EP by Pelican
- Released: April 10, 2012
- Studio: Engine Studios (Brooklyn, New York); Infrasonic Sound (Los Angeles, California);
- Genre: Post-metal
- Length: 18:03
- Label: Southern Lord Records (LORD155)
- Producer: Sanford Parker; Aaron Harris; Kemble Walters;

Pelican chronology
| What We All Come to Need (2009) | Ataraxia/Taraxis (2012) | Forever Becoming (2013) |

= Ataraxia/Taraxis =

Ataraxia/Taraxis is the fifth EP by American post-metal band Pelican, released through Southern Lord Records on April 10, 2012. Ataraxia/Taraxis was Pelican's final release to include founding guitarist Laurent Schroeder-Lebec until 2025's Flickering Resonance.

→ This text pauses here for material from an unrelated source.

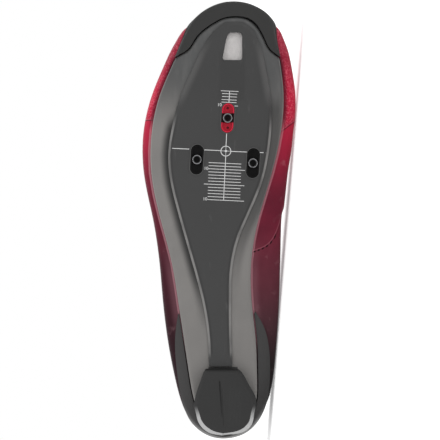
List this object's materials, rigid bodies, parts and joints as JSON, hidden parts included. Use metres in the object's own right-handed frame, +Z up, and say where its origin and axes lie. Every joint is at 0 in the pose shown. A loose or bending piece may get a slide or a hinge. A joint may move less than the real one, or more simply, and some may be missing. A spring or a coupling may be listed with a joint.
{
  "type": "cycling shoe",
  "caption": "Right road cycling shoe lying on its inner side: stiff grey sole with dark raised plate, sliding cleat nuts and heel pad, red hollow upper with three straps, tongue and insole.",
  "frame": {"origin": "middle of the bounding box, on the floor that the shoe lies on", "axes": "+X from heel to toe, -Y out of the sole, +Y towards the collar, +Z up to the outer side; the inner side lies on the floor"},
  "size_m": [0.2858, 0.0946, 0.0985],
  "materials": {
    "upper_red": "satin",
    "tongue_fabric": "matte",
    "strap_wine": "satin",
    "insole_black": "matte",
    "cup_grey": "matte",
    "bumper_dark": "matte",
    "frame_grey": "satin",
    "plate_dark": "satin",
    "vent_grey": "matte",
    "pad_rubber": "matte",
    "liner_red": "satin",
    "liner_black": "satin",
    "nut_steel": "satin"
  },
  "bodies": {
    "shoe": {"upper": "upper_red", "tongue": "tongue_fabric", "strap_rear": "strap_wine", "strap_middle": "strap_wine", "strap_front": "strap_wine", "insole": "insole_black", "heel_cup": "cup_grey", "toe_bumper": "bumper_dark", "outsole_frame": "frame_grey", "carbon_plate": "plate_dark", "toe_vent": "vent_grey", "heel_pad": "pad_rubber", "slot_liner_front": "liner_red", "slot_liner_rear_lateral": "liner_black", "slot_liner_rear_medial": "liner_black"},
    "nut_front": {"cleat_nut_front": "nut_steel"},
    "nut_rear_lateral": {"cleat_nut_rear_lateral": "nut_steel"},
    "nut_rear_medial": {"cleat_nut_rear_medial": "nut_steel"}
  },
  "joints": [
    {"name": "front_nut_slide", "type": "slide", "parent": "shoe", "child": "nut_front", "axis": [0.9998, -0.0009, 0.0185], "range_m": [-0.005, 0.005]},
    {"name": "rear_lateral_nut_slide", "type": "slide", "parent": "shoe", "child": "nut_rear_lateral", "axis": [0.9998, -0.0009, 0.0185], "range_m": [-0.005, 0.005]},
    {"name": "rear_medial_nut_slide", "type": "slide", "parent": "shoe", "child": "nut_rear_medial", "axis": [0.9998, -0.0009, 0.0185], "range_m": [-0.005, 0.005]}
  ]
}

==Background and composition==

In 2010, two years prior to the release of the Ataraxia/Taraxis EP, founding member and guitarist Laurent Schroeder-Lebec retired from touring with Pelican. In an official press release, it was clarified that the parting was amicable, and that he chose to focus on his family and career instead of the band. After concluding recording of Ataraxia/Taraxis, Schroeder-Lebec admitted that his "heart wasn't fully in" preparation for the next full-length album, and he removed himself from the composing process.

Pelican's goal with Ataraxia/Taraxis was to capture all major sides of the band's sound, "melodic rock, smokey doom, ambient soundscape, acoustic desert-folk, and minimalist electronics." Aaron Harris of fellow post-metal outfit Isis aided in recording percussion for the EP.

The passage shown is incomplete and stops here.